Both classification and regression are done by Estimator objects.(Classifier and Regressors extend this class). Estimator more or less for most of the classifiers and regressors looks like in the following:

In [1]:

class Estimator(object):
    
    def __init__(self, *args, **kwargs):
        # Initialization of object
        pass
        
  
    def fit(self, X, y):
        """Train the Estimator
        Arguments:
            X(numpy array-like): Training Data
            y(numpy array-like): Labels
        """
        # This goes the classifier algorithm
        # does not return, but updates the Estimator object
        pass
            
    def predict(self, X):
        """Predict the test data
        Arguments:
            X(numpy array-like): Test Data
        Returns:
            y(numpy array): Predicted Labels
        """
        # compute predictions
        
        return predictions

If we want to summarize Scikit Learn in three lines:

est = Estimator()
est.fit(X_train, y_train)
est.predict(X_test)

Commoditization of machine learning

Some people say ...

First, we initialize the etimator, then fit the training instances by providing training dataset and labels. Then, try to predict the test dataset and get the predictions. Classification produces discrete labels(based on the number of classes) whereas regression produces rational numbers. However, the api stays same for classifiers and regressors for supervised learning. For unsupervised learning, we do not have predict as there is no target variable. We have fit and transform functions.

Advantages¶

It has a consistent API which is easy to use while also providing a lot of evaluation, diagnostic and cross-validation methods out of the box (sound familiar?
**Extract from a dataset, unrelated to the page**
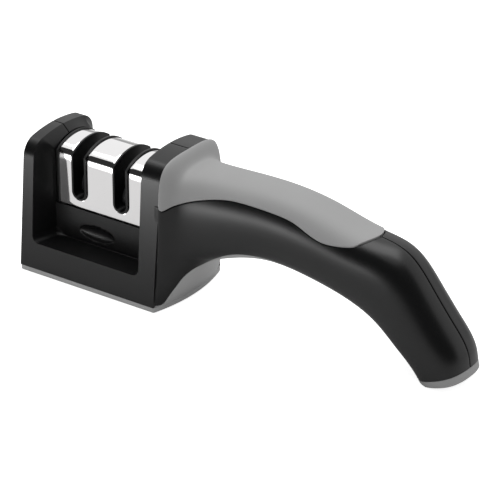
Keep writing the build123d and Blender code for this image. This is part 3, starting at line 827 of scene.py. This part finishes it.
def cover_rows():
    """The cover's end view as (y, z) rows from the front foot over the arch to the rear foot, and
    the half width of a slot at each row's height. An upright side curls in by ten degrees round a wide
    circle, then a small circle takes it on to the arch's own circle, tangent to both."""
    slot_bend_z = slot_bottom_height + slot_half_width
    sagitta = cover_top_height - cover_bend_height
    radius = (cover_half_depth ** 2 + sagitta ** 2) / 2 / sagitta
    arch_z = cover_top_height - radius
    curl_z = cover_curl_end - cover_curl_radius * math.sin(cover_curl)
    turn = np.linspace(0, cover_curl, 9)[1:, None]
    curl = np.hstack([cover_curl_radius * (1 - np.cos(turn)) - cover_half_depth,
                      curl_z + cover_curl_radius * np.sin(turn)])
    inward = np.array([math.cos(cover_curl), -math.sin(cover_curl)])
    from_arch = curl[-1] - (0, arch_z)
    bend_radius = (radius ** 2 - from_arch @ from_arch) / 2 / (radius + from_arch @ inward)
    centre = from_arch + bend_radius * inward
    end = centre * radius / (radius - bend_radius)
    bend = arc_between(from_arch, end, centre, 14)[1:]
    turn = np.linspace(0, math.pi / 2, 13)
    levels = np.concatenate([[cover_bottom_height, cover_lip_height],
                             slot_bend_z - slot_half_width * np.cos(turn),
                             np.linspace(slot_bend_z, curl_z, 12)[1:]])
    side = np.stack([np.full_like(levels, -cover_half_depth), levels], 1)
    half = np.vstack([side, curl, bend + (0, arch_z)])
    arch = arc_between(bend[-1], bend[-1] * (-1, 1), (0, 0), 41)[1:-1] + (0, arch_z)
    rows = np.vstack([half, arch, half[::-1] * (-1, 1)]) + (cover_middle, 0)
    drop = np.clip(slot_bend_z - rows[:, 1], 0, slot_half_width)
    half_width = np.sqrt(np.clip(slot_half_width ** 2 - drop ** 2, 0, None))
    return rows, half_width * (rows[:, 1] > slot_bottom_height)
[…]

Python has batteries-included approach as well).
It uses Scipy data structures under the hood and fits quite well with the rest of scientific computing in Python with Scipy, Numpy, Pandas and Matplotlib packages. Therefore, if you want to visualize the performance of your classifiers (say, using a precision-recall graph or Receiver Operating Characteristics (ROC) curve) those could be quickly visualized with help of Matplotlib. Considering how much time is spent on cleaning and structuring the data, this makes it very convenient to use the library as it tightly integrates to other scientific computing packages.
It has also limited Natural Language Processing feature extraction capabilities as well such as bag of words, tfidf, preprocessing (stop-words, custom preprocessing, analyzer).
If you want to quickly perform different benchmarks on toy datasets, it has a datasets module which provides common and useful datasets. You could also build toy datasets from these datasets for your own purposes to see if your model performs well before applying the model to the real-world dataset.
For parameter optimization and tuning, it also provides grid search and randomized parameter search.